Há um conjunto de dados que atestam a expansão do acesso aberto. O número de revistas nesse regime teve uma forte expansão na década passada. Dados do Diretório de Revistas de Acesso Aberto (Doaj, na sigla em inglês) mostram que a quantidade de publicações cadastradas saltou de 741 em 2000 para 8.282 em 2012. A adesão ao acesso aberto entre os diversos campos do conhecimento não é uniforme (ver quadro nesta página). Um estudo publicado em 2010 na revista PLoS One, que analisou uma amostra de artigos científicos, revelou que os pesquisadores da área de química são os que menos recorrem ao acesso aberto (13% do total de artigos), enquanto os das ciências da Terra são os que mais publicam (33%). O número de repositórios de instituições no mundo saltou de 250 em 2003 para 2.300 no ano passado. “Os avanços, contudo, ainda não tiveram fôlego para colocar em xeque o modelo de comunicação científica tradicional. Persiste uma forte demanda dos pesquisadores, principalmente os de nível mais elevado, para publicar em revistas de alto impacto vinculadas a grandes editoras”, diz Rogério Meneghini, da SciELO.

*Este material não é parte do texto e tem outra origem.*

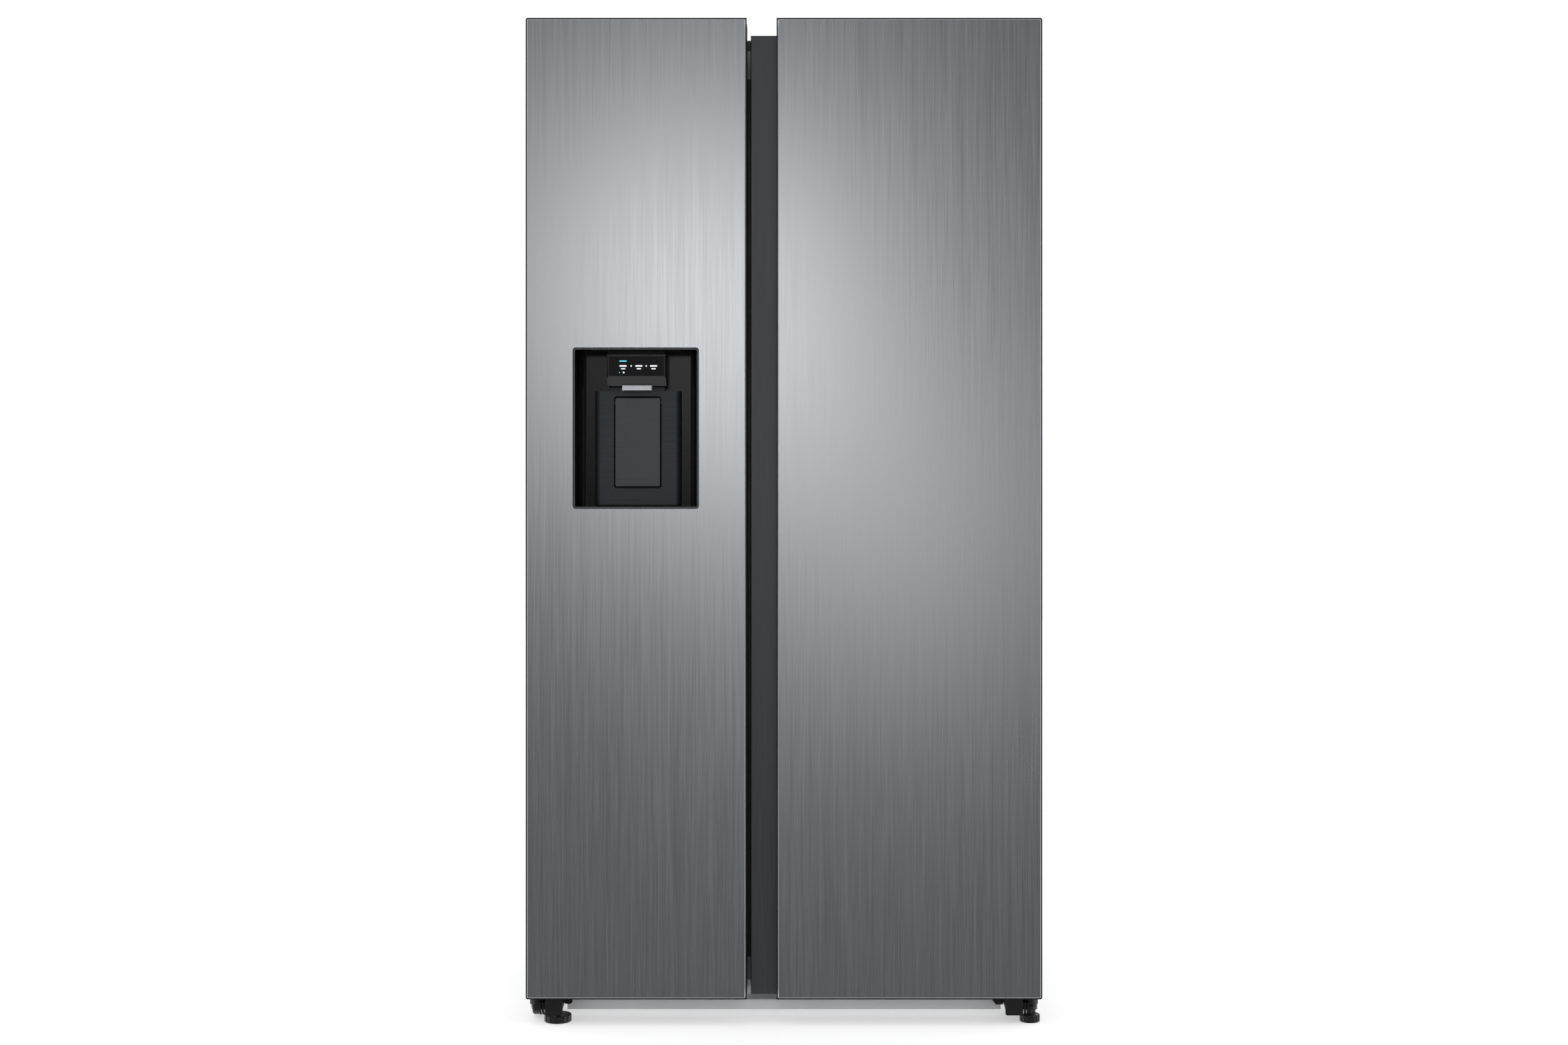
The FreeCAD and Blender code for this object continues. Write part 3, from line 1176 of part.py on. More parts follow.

O Brasil é o segundo do ranking de países que mais dispõem de revistas de acesso aberto, com 782 publicações contabilizadas pelo Doaj. Só perde para os Estados Unidos, com 1.260. “A trajetória do Brasil é única no mundo”, diz Pablo Ortellado, professor da Escola de Artes, Ciências e Humanidades da USP e membro do Grupo de Políticas Públicas para o Acesso à Informação da universidade. “Graças à criação da biblioteca SciELO Brasil, a estratégia do Brasil é apontada como uma espécie de ‘via diamante’, pois sustenta um conjunto de revistas em acesso aberto com investimentos públicos e, na maioria das vezes, não cobra nada dos autores para publicar. Temos uma política de acesso aberto muito bem-sucedida”, diz o pesquisador.
Lançada em 1997 como um programa especial da FAPESP, a Scientific Electronic Library Online (SciELO) alcançou, no final de 2011, 239 publicações de todos os campos do conhecimento que geraram uma média mensal de 36 milhões de artigos baixados da internet de forma livre e gratuita – 1,2 milhão por dia. Os periódicos só são admitidos na coleção depois de passarem por crivos que atestam sua qualidade, como a existência de um corpo editorial qualificado, a relevância em seu campo do conhecimento, a assiduidade da publicação e o cumprimento de uma série de normas técnicas que regem a comunicação científica internacional. Graças a esse aumento de qualidade, mais periódicos brasileiros puderam ser incorporados nos últimos cinco anos a bases de dados internacionais, como a Web of Science (WoS), da Thomson Reuters, e a Scopus, da Elsevier. Em julho passado, a FAPESP e a divisão de propriedade intelectual e ciência da Thomson Reuters anunciaram um acordo para integrar a coleção SciELO à Web of Knowledge, a mais abrangente base internacional de informações científicas. A hospedagem das revistas da SciELO na base busca ampliar a visibilidade e o acesso à produção científica do Brasil e de outros países da América Latina e Caribe, além da África do Sul, Espanha e Portugal.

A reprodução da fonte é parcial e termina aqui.